Another issue is that players this strong need to be good at all phases of the game. Additionally, they’re also playing against really strong opposition, so you wouldn’t expect huge gaps in any phase. I suspect if I did the same analysis with weaker players, the gaps between different phases might be bigger.
Having said all that, there are some interesting patterns. In particular, Kasparov, the one player I expected to do best in the opening, had a markedly different shaped graph than the other players, which peaked earlier.
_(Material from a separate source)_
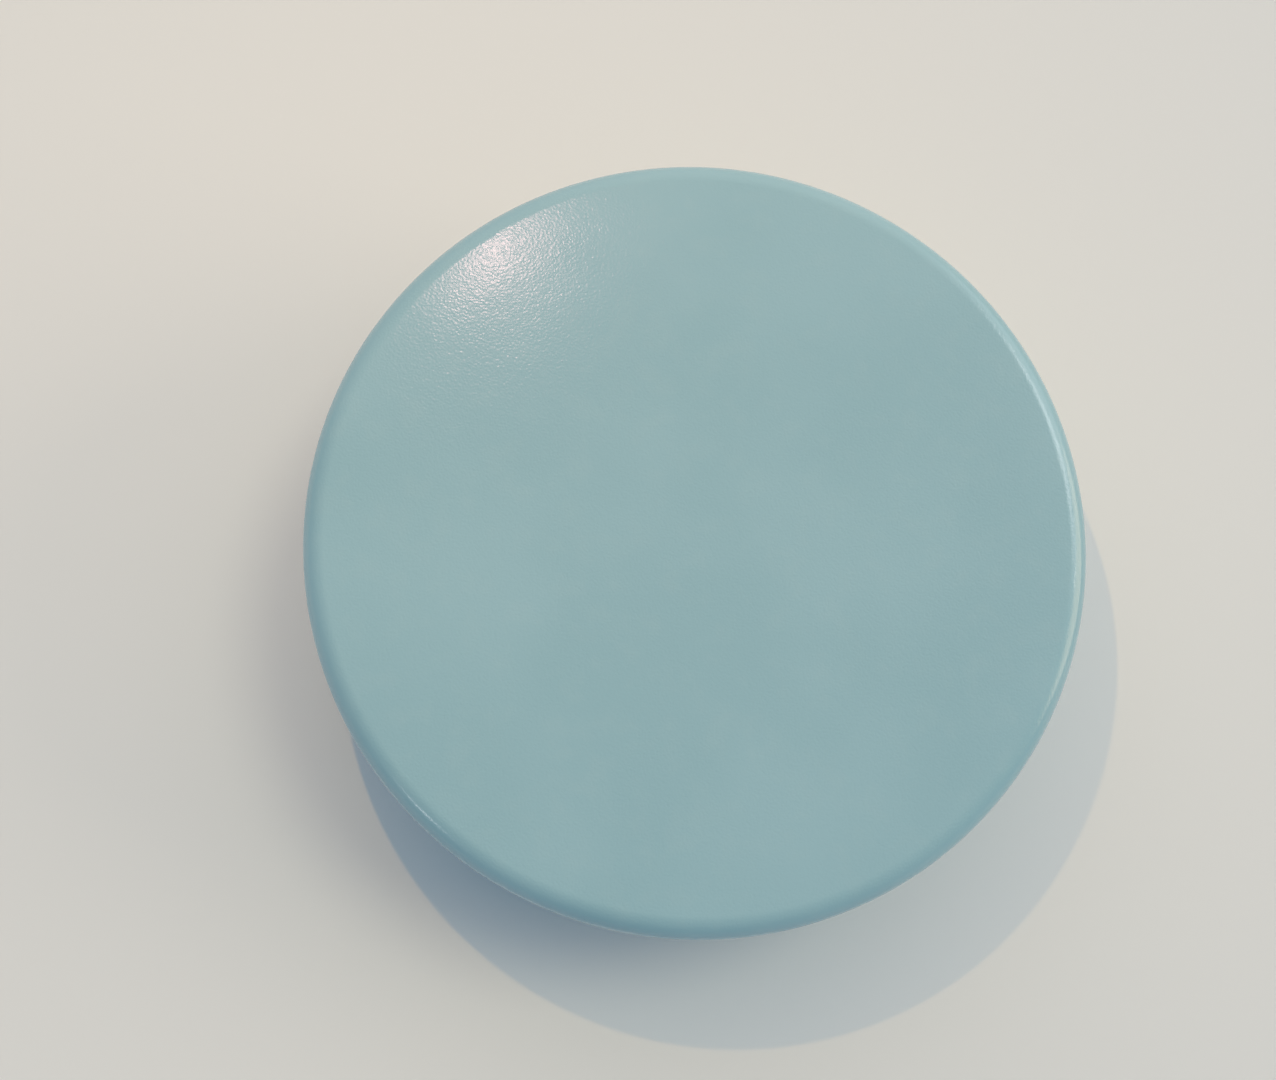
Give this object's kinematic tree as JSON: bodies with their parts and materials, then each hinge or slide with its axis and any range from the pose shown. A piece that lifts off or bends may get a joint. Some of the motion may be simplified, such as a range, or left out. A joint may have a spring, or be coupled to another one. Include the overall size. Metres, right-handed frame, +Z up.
{
  "type": "hockey puck",
  "caption": "Light blue ice hockey puck: a solid moulded rubber disc with flat faces, rounded edges and a diamond grip band around its wall.",
  "frame": {"origin": "centre of the lower flat face, where the puck rests", "axes": "+Z up along the disc's axis; +X and +Y level, +X through the middle of one diamond of the grip band"},
  "size_m": [0.0762, 0.0762, 0.0254],
  "materials": {
    "moulded_rubber": "pale teal blue vulcanised rubber: satin with a fine mould grain on the faces, glossier on the rounded edges"
  },
  "bodies": {
    "root": {"puck": "moulded_rubber"}
  },
  "joints": []
}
A quick aside on Kasparov’s opening prowess. Kasparov was fanatical about working on the opening and, as world champion, he could command a team of strong grandmasters supporting him. This was especially critical in an era where computers weren’t nearly as strong as they are today. These days, anyone can access a strong enough computer to check their opening preparation. If the computer says your line works, it works. Your opponent might take you out of your comfort zone with a weird move, but there is very little chance that they refute your opening outright. This wasn’t the case in Kasparov’s day. There was a chance you would simply miss something in your preparation and be blown out of the water. Kasparov’s opponents lived in constant fear of this. He had an opening edge that is simply impossible in today’s game.
For that reason, I find the fact that Kasparov’s graph peaks earlier than the other players encouraging. The other three players’ graphs all look somewhat similar, which is neither particularly surprising, nor reassuring. As a next step, I’d like to try the analysis on club players, who might have bigger gaps in their abilities in different parts of the game.